▶ **Listing**
<<<<

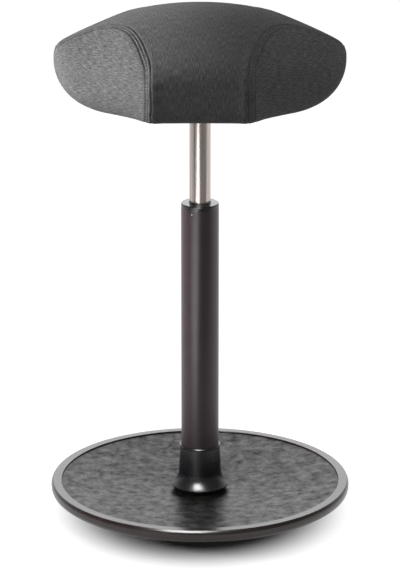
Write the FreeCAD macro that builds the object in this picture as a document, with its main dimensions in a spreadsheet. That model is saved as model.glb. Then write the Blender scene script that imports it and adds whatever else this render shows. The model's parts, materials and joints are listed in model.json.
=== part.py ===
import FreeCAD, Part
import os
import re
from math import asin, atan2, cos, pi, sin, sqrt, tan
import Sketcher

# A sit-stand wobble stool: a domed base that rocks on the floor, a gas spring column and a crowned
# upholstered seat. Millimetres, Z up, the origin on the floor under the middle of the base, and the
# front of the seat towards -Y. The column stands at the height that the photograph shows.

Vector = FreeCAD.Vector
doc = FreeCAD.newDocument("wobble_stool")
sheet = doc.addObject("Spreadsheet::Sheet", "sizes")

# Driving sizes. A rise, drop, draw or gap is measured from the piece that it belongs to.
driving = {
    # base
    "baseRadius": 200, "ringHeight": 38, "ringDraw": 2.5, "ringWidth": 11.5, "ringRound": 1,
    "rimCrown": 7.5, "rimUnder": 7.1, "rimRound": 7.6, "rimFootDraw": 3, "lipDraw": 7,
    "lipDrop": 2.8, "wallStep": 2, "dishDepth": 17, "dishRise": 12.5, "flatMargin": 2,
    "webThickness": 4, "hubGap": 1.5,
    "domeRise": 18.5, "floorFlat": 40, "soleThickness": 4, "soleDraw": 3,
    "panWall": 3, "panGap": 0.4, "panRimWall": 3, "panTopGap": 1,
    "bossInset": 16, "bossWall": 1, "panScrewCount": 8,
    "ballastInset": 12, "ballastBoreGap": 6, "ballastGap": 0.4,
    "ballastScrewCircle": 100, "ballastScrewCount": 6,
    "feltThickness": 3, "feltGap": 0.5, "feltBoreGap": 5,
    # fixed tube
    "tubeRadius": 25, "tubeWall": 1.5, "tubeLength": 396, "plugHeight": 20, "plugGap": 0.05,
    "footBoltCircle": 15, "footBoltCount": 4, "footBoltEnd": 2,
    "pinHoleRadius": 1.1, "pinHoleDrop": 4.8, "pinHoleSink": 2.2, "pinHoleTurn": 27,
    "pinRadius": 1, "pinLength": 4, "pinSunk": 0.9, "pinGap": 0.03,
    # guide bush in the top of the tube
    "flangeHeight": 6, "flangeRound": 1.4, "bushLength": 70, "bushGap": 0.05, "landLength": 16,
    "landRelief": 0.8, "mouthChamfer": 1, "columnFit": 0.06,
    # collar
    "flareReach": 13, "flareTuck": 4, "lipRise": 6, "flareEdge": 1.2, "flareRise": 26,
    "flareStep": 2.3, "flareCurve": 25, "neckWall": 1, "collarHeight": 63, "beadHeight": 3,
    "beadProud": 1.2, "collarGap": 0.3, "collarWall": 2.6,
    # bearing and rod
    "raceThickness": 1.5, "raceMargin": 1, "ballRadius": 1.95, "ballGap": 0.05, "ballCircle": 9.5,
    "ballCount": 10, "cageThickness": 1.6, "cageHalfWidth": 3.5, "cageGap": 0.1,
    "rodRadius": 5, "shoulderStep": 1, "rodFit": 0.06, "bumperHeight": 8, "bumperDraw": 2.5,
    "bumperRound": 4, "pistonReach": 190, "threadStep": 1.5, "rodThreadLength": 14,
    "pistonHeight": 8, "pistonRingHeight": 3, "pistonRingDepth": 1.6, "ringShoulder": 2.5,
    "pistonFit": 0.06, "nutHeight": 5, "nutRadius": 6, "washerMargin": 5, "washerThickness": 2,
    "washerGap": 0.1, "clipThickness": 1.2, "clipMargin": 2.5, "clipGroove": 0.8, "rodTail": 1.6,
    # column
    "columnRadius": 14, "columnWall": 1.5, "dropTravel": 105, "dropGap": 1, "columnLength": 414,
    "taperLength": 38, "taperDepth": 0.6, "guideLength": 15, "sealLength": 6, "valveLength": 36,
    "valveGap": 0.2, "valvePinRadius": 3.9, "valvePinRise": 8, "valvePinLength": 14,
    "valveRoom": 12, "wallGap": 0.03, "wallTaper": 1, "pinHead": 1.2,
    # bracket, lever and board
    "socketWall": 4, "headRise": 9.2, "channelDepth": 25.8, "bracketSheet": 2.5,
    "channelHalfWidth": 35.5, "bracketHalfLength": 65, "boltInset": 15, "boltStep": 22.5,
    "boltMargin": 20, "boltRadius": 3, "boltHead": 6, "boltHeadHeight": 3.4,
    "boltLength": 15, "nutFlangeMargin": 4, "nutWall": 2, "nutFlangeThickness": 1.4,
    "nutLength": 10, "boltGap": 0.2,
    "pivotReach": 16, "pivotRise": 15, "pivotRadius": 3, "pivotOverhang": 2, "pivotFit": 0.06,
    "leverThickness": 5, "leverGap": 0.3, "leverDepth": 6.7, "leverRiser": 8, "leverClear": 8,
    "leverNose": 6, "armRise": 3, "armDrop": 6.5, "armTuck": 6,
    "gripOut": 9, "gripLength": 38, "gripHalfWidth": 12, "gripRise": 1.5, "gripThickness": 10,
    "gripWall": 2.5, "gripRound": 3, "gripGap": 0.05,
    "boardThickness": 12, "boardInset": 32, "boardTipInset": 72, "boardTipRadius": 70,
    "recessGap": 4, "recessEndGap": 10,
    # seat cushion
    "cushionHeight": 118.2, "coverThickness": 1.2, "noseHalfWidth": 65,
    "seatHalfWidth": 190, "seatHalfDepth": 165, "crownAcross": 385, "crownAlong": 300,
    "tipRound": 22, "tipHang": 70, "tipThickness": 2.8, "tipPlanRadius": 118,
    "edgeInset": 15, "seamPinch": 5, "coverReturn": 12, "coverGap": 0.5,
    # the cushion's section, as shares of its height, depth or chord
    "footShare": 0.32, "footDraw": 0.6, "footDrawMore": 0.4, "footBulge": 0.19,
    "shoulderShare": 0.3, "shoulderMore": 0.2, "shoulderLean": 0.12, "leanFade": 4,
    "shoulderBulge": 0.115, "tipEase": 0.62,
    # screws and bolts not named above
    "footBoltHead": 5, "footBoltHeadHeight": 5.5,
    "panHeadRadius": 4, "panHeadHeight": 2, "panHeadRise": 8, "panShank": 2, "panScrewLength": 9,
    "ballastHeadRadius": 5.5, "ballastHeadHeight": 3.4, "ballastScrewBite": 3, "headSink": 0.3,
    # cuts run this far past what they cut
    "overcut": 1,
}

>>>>
<<<<

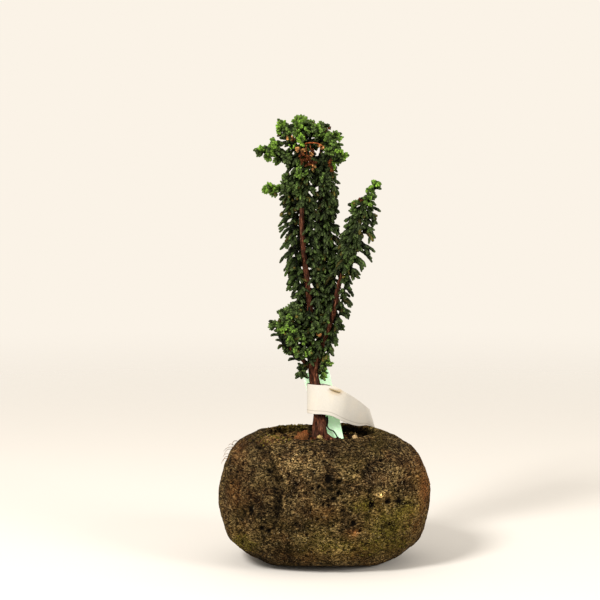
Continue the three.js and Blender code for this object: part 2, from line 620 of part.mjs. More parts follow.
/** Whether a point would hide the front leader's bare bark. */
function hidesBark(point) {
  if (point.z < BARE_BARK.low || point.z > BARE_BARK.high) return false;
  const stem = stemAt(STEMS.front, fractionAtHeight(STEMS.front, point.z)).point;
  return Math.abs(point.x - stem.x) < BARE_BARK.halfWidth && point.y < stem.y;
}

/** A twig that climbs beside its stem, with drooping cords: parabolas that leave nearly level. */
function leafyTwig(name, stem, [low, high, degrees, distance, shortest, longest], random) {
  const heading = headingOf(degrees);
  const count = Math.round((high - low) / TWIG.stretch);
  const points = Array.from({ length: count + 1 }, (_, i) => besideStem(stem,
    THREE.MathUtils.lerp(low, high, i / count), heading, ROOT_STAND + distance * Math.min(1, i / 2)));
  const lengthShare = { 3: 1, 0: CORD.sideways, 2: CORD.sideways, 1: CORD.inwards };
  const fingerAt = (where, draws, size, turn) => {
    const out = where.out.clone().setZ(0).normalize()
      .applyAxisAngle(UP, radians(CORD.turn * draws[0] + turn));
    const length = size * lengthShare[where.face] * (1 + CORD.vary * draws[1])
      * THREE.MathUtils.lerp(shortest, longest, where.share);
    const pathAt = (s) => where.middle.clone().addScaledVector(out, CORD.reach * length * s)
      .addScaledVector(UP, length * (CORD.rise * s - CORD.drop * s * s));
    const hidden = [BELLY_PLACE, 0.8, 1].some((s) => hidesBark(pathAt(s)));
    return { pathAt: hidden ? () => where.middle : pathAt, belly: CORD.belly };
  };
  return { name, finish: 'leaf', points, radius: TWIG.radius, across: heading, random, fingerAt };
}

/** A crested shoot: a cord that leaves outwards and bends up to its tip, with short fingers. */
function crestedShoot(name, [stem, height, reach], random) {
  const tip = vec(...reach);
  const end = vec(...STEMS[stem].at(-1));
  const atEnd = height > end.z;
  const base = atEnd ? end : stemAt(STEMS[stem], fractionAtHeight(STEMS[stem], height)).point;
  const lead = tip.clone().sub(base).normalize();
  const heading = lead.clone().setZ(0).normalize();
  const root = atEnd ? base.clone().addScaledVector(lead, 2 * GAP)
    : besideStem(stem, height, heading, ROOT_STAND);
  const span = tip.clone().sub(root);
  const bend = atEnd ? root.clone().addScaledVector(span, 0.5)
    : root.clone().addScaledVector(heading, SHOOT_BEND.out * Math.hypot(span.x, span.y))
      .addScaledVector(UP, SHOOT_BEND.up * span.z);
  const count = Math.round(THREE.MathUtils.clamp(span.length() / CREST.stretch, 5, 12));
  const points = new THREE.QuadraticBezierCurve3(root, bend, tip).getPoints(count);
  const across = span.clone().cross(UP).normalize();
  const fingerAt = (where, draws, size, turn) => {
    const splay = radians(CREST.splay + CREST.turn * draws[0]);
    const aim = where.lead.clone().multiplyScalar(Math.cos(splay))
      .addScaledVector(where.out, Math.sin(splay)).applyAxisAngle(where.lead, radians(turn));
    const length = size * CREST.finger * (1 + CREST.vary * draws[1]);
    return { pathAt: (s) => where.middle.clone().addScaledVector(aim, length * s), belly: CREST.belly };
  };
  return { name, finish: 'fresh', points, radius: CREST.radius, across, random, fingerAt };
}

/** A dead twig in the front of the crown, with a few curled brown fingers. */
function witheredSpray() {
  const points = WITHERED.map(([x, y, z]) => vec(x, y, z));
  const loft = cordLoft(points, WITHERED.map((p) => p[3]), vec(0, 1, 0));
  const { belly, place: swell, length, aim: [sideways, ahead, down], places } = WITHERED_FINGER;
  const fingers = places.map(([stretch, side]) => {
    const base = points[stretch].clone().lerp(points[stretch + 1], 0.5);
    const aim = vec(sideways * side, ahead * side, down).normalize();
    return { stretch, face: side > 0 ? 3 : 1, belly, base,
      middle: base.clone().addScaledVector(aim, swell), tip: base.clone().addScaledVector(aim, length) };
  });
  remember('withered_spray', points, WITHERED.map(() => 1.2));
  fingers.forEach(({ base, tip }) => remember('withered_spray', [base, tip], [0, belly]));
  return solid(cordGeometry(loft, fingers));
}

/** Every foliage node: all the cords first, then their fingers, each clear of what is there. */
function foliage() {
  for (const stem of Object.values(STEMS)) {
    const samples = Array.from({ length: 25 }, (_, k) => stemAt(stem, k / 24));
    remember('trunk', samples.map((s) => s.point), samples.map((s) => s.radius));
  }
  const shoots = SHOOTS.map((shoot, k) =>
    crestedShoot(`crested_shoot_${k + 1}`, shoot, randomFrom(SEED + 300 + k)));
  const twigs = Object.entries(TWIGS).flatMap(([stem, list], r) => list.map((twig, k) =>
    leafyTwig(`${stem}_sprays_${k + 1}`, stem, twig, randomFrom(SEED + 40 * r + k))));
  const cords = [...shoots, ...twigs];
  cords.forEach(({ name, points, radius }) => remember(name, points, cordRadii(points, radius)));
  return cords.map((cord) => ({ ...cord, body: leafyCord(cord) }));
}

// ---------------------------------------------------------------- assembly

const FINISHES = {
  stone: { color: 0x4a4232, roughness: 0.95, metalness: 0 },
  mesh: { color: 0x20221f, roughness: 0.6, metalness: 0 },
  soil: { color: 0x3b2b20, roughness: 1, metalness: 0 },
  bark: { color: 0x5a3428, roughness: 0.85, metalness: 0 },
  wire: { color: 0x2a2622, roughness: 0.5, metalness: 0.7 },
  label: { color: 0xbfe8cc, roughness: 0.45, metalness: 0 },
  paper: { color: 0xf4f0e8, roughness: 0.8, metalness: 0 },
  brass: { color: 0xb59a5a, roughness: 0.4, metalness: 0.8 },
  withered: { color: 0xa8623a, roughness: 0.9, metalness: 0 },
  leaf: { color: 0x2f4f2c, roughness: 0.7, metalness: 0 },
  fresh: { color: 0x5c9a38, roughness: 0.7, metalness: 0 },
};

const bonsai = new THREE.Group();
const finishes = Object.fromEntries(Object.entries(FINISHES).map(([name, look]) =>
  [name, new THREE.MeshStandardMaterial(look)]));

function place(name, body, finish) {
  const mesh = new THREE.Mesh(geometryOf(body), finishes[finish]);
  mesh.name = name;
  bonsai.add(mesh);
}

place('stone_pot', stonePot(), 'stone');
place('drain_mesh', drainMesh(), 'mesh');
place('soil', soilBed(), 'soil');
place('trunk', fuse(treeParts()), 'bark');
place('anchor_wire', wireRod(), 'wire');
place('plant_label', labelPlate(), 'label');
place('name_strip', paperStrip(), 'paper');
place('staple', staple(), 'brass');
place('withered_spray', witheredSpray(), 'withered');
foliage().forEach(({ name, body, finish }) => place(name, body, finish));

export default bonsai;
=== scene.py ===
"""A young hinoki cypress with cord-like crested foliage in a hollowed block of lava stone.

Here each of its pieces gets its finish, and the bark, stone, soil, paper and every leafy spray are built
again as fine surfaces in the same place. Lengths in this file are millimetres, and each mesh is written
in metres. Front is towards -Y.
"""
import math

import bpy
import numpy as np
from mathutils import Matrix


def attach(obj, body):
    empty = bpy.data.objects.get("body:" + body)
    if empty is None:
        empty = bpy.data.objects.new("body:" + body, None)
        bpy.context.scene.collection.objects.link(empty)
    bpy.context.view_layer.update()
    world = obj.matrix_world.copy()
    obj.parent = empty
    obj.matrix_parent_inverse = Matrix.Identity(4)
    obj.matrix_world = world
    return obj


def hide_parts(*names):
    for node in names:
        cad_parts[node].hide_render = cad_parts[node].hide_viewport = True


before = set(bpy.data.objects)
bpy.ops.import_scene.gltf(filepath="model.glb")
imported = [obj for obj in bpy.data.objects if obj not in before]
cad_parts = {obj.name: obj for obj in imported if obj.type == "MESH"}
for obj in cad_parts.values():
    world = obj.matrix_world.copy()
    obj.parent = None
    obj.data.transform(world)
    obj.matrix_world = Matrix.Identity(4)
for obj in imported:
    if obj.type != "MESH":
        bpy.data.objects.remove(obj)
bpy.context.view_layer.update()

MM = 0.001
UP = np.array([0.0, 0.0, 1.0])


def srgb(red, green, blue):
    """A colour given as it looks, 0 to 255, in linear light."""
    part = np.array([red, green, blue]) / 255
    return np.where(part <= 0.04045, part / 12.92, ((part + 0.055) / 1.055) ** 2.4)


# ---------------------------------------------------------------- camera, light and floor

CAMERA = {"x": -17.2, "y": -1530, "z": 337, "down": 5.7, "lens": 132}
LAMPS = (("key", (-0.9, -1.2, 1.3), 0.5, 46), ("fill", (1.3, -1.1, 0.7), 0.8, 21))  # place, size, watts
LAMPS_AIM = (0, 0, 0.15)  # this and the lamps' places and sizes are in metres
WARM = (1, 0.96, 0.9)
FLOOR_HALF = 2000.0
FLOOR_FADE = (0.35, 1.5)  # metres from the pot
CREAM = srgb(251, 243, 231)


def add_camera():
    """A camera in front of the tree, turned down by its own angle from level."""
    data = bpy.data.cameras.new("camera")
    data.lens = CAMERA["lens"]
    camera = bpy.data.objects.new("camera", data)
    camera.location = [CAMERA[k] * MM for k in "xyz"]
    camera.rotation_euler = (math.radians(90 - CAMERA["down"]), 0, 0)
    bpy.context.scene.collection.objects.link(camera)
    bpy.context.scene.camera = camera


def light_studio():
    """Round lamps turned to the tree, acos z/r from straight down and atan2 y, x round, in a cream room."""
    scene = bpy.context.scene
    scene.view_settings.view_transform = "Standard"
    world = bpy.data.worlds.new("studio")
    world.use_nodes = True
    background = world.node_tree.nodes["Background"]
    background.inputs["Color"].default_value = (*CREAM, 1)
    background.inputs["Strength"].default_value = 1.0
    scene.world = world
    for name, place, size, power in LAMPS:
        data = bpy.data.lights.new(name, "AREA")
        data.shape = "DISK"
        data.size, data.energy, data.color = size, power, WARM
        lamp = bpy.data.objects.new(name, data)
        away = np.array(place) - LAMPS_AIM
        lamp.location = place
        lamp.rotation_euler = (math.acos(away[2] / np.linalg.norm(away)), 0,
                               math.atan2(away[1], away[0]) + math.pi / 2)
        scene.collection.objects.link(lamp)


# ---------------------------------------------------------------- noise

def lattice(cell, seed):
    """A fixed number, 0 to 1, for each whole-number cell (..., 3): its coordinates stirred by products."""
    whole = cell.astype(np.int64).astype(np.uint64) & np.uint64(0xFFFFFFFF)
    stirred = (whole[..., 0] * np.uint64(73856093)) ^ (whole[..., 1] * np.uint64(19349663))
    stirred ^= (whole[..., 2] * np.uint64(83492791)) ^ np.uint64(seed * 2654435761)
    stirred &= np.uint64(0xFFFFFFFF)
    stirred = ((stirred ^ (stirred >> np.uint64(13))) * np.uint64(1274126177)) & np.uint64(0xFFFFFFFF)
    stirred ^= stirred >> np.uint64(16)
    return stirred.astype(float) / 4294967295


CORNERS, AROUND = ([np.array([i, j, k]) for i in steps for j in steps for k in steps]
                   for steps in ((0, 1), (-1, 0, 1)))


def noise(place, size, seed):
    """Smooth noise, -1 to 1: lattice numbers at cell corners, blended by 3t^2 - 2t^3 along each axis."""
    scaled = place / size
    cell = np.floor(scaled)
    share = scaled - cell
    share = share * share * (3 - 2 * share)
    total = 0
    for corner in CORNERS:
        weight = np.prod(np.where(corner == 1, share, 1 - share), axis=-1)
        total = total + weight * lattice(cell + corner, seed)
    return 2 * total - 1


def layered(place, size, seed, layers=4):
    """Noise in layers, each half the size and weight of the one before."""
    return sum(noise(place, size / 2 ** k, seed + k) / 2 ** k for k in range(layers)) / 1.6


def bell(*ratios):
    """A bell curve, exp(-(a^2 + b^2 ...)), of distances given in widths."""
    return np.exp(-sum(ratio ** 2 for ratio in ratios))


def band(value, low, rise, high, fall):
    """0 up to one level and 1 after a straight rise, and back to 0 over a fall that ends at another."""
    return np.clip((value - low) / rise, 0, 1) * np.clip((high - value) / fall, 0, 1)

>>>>

▶ **Stated problem**
Reproduce exactly the lines from the line with "function place(name, body, finish)" to the line with "obj.matrix_world = Matrix.Identity(4)", both end lines included.

▶ **Written answer**
function place(name, body, finish) {
  const mesh = new THREE.Mesh(geometryOf(body), finishes[finish]);
  mesh.name = name;
  bonsai.add(mesh);
}

place('stone_pot', stonePot(), 'stone');
place('drain_mesh', drainMesh(), 'mesh');
place('soil', soilBed(), 'soil');
place('trunk', fuse(treeParts()), 'bark');
place('anchor_wire', wireRod(), 'wire');
place('plant_label', labelPlate(), 'label');
place('name_strip', paperStrip(), 'paper');
place('staple', staple(), 'brass');
place('withered_spray', witheredSpray(), 'withered');
foliage().forEach(({ name, body, finish }) => place(name, body, finish));

export default bonsai;
=== scene.py ===
"""A young hinoki cypress with cord-like crested foliage in a hollowed block of lava stone.

Here each of its pieces gets its finish, and the bark, stone, soil, paper and every leafy spray are built
again as fine surfaces in the same place. Lengths in this file are millimetres, and each mesh is written
in metres. Front is towards -Y.
"""
import math

import bpy
import numpy as np
from mathutils import Matrix


def attach(obj, body):
    empty = bpy.data.objects.get("body:" + body)
    if empty is None:
        empty = bpy.data.objects.new("body:" + body, None)
        bpy.context.scene.collection.objects.link(empty)
    bpy.context.view_layer.update()
    world = obj.matrix_world.copy()
    obj.parent = empty
    obj.matrix_parent_inverse = Matrix.Identity(4)
    obj.matrix_world = world
    return obj


def hide_parts(*names):
    for node in names:
        cad_parts[node].hide_render = cad_parts[node].hide_viewport = True


before = set(bpy.data.objects)
bpy.ops.import_scene.gltf(filepath="model.glb")
imported = [obj for obj in bpy.data.objects if obj not in before]
cad_parts = {obj.name: obj for obj in imported if obj.type == "MESH"}
for obj in cad_parts.values():
    world = obj.matrix_world.copy()
    obj.parent = None
    obj.data.transform(world)
    obj.matrix_world = Matrix.Identity(4)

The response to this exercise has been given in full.